TEL PERE, TEL FILS…
EXTRAIT DE « L’ILLUSTRATION » DU 19 MARS 1927
Ce document, fort intéressant, nous est transmis par notre ami Yves RESPAUD-BOUNY .
M. Daniel Berthelot, membre de l’Académie des Sciences et de l’Académie de Médecine, est mort subitement à l’âge de soixante-deux ans. Fils de l’illustre chimiste Marcellin Berthelot, il s’était consacré aux sciences physiques. Doué d’une intelligence remarquable, possédant une culture générale très étendue, il se plut à des recherches variées dont plusieurs, très importantes, assurent à sa mémoire une place fort honorable à côté de celle de son père. Nous nous bornerons à citer sa méthode optique pour la mesure des hautes températures, en valeur absolue, et sa réalisation de synthèses organiques en faisant agir simplement la lumière, sous forme de rayons ultra-violets. Avant lui, les meilleurs pyromètres laissaient beaucoup à désirer : les nombres obtenus de 1879 à 1895 pour le point de fusion de l’or différaient de plus de 40 degrés. Partant du fait que les solides et les liquides obéissent à des lois plus complexes que les gaz et que l’enveloppe d’un thermomètre présente des inconvénients pour la régularité de ses indications, Berthelot imagina une méthode élégante et sûre qui permet de déterminer une température par le simple examen d’un rayon lumineux ayant traversé une masse gazeuse.

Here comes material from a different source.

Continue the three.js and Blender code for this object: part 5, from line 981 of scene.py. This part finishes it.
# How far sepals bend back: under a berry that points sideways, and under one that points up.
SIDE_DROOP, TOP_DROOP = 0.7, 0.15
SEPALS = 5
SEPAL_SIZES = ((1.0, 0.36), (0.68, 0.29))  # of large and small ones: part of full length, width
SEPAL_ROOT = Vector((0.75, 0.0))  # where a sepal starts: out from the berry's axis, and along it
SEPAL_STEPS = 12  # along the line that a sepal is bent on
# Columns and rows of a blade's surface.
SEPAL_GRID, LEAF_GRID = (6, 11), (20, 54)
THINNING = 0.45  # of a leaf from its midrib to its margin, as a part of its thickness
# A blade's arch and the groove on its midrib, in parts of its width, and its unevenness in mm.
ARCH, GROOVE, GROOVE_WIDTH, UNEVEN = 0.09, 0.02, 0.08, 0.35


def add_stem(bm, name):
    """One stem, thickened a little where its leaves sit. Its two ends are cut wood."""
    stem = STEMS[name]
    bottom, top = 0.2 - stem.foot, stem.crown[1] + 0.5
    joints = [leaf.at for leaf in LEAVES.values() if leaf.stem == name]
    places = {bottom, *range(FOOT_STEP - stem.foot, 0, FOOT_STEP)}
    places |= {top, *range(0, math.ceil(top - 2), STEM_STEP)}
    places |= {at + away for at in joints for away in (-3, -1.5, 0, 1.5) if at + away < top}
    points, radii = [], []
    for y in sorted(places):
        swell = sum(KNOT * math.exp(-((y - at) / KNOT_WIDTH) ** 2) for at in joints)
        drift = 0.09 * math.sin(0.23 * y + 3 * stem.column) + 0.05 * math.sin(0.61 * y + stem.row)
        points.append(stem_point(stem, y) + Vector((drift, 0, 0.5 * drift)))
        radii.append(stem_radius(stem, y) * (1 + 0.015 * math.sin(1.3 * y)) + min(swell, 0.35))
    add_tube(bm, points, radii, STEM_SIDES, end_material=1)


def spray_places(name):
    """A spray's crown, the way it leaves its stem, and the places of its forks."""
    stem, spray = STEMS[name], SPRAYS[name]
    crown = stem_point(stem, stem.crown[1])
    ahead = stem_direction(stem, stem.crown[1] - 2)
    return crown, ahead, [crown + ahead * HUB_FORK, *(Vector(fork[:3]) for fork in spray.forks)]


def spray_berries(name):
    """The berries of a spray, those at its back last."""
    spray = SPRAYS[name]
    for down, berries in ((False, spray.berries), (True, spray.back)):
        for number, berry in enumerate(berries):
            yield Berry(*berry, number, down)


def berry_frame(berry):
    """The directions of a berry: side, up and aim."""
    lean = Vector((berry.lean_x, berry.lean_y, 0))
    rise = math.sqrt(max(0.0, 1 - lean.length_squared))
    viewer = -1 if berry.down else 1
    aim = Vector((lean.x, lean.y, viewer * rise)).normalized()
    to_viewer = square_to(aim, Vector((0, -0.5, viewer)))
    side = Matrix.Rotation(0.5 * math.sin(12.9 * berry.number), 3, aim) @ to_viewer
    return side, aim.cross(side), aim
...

Voici, d’autre part, la théorie ingénieuse sur la vie du monde qu’il formulait en 1912 : « la restauration de l’énergie chimique dans le monde se fait au moyen des plantes vertes pourvues de chlorophylle qui, sous l’action du soleil, réalisent une véritable anticombustion, c’est-à-dire régénèrent les sucres et hydrates de carbone des tissus végétaux aux dépens de l’anhydride carbonique et de la vapeur d’eau de l’air. Ensuite l’animal herbivore mange la plante, le Carnivore mange l’herbivore et le cycle recommence.
« La principale source de l’énergie que nous utilisons dans l’industrie est la combustion de la houille. Or les diverses variétés de houille ne sont pas autre chose que des végétaux passés à l’état fossile. Le carbone que nous brûlons dans les foyers de nos chaudières, c’est celui que les prêles, les fougères, les sigillaires des forêts carbonifères ont emprunté, il y a plusieurs centaines de siècles, à l’acide carbonique de l’air sous l’influence du soleil.
M. Daniel Berthelot dans son laboratoire (manque photo) .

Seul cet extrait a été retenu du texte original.